La Syrie est depuis longtemps accusée de transférer des terroristes en Irak. Désormais, il en va de même du Liban. Si l'on n'oublie pas que le Fatah al-Islam serait lié non seulement aux services secrets syriens, mais aussi à Al-Qaida et à sa représentation irakienne Jaysh al-Islam, les accusations contre Damas sont plutôt sérieuses. Mais y a-t-il des preuves réelles établissant un lien entre le régime syrien et Al-Qaida?

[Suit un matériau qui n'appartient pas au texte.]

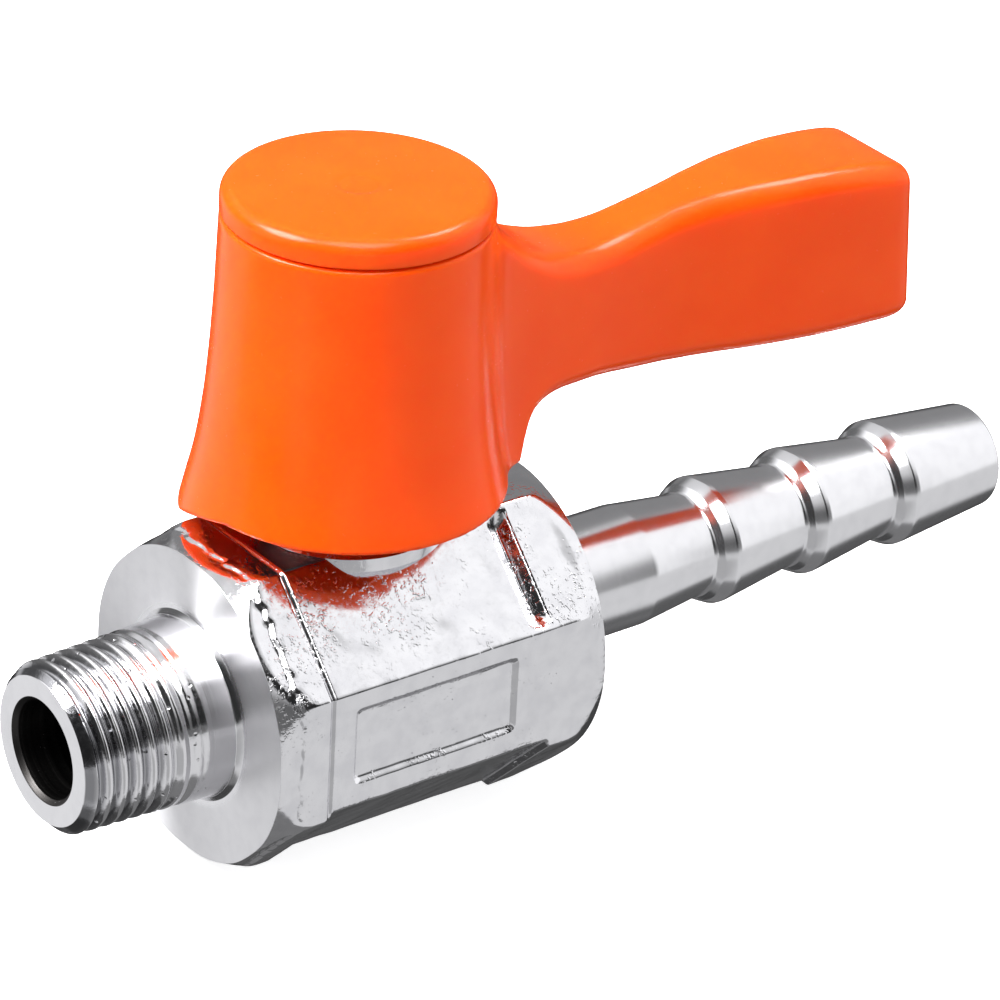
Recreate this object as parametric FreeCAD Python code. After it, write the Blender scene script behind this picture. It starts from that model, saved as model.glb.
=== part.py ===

Or, les terroristes pourraient en effet se servir de la Syrie en tant que pays de transit. Mais quel est le degré d'implication de l'Etat? Ainsi, des terroristes s'infiltrent aussi en Irak en provenance d'Arabie saoudite, mais l'Occident et, en particulier, les Etats-Unis ne sont pas pressés d'accuser les autorités saoudiennes de soutenir le terrorisme. Du moins, aujourd'hui. La situation est contraire dans le cas de Damas.

On ne sait toujours pourquoi les preuves établissant un lien entre le régime de Bachar al-Assad et les terroristes internationaux en Irak et désormais au Liban, si elles existent, n'ont pas été soumises au Conseil de sécurité de l'ONU. D'ailleurs, Damas a plus d'une fois appelé l'administration de l'Irak et des Etats-Unis à présenter les données sur les intrus provenant du territoire syrien. Pas de réponse. Qu'est-ce qui est donc plus important pour Washington: la coopération antiterroriste réelle ou le renversement du régime syrien? Une autre question qui se pose est de savoir si le président syrien Bachar al-Assad contrôle réellement la situation dans le pays pour empêcher d'intrusion de terroristes vers des pays voisins. Cette question est réellement très importante pour la communauté internationale qui veut savoir qui est responsable de quoi en Syrie, et qui le sera à l'avenir. Pourvu que soit évitée l'erreur irakienne, quand le renversement du régime de Bagdad a fait de l'Irak une nouvelle base d'Al-Qaida.

Les opinions exprimées dans cet article sont laissées à la stricte responsabilité de l'auteur.